Inhibiting the Diffusion of Contagions in Bi-Threshold Systems: Analytical and Experimental Results

We present a bi-threshold model of complex contagion in networks. In this model a node in a network can be in one of two states at any time step, and changes state if enough of its neighbors are in the opposite state, as determined by “up-threshold” and “down-threshold” parameters. This dynamical process models several types of social contagion processes, such as public health concerns and the spread of games on online networks. Motivated by recent literature calling for the investigation of peer pressure to reduce obesity, which can be viewed as a control problem of population dynamics, we focus on the computational complexity of finding critical sets of nodes, which are nodes that we choose to freeze in state 0 (a desirable state) in order to inhibit the spread of an undesirable state 1 in the network.

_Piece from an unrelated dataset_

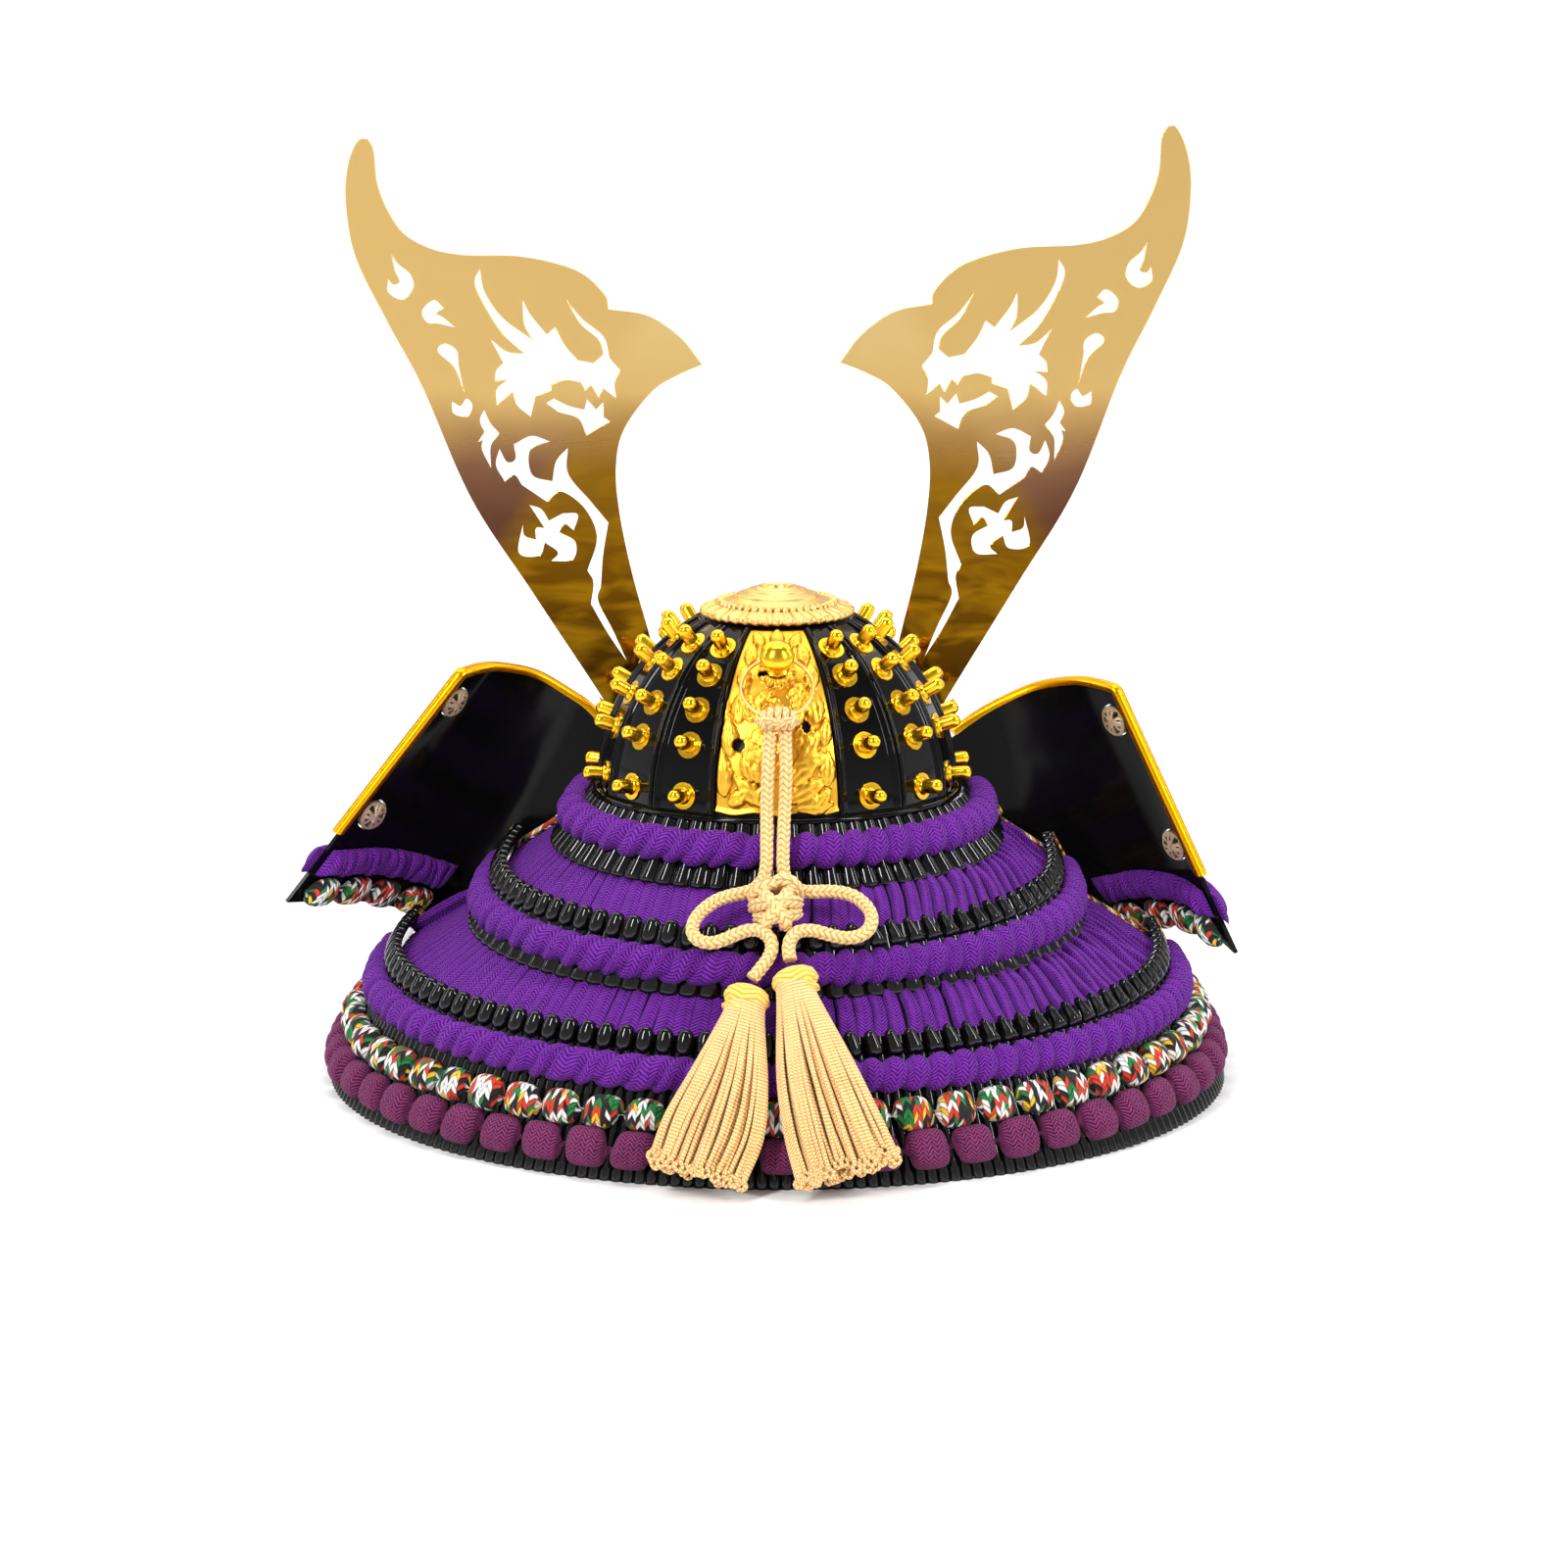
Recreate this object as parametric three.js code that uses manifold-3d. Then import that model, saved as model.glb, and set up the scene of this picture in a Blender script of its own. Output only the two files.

We define a minimum-cost critical set problem and show that it is NP-complete for bi-threshold systems. We show that several versions of the problem can be approximated to within a factor of O(log n), where n is the number of nodes in the network. Using the ideas behind these approximations, we devise a heuristic, called the Maximum Contributor Heuristic (MCH), which can be used even when the diffusion model is probabilistic. We perform simulations with well-known networks from the literature and show that MCH outperforms the High Degree Heuristic by several orders of magnitude.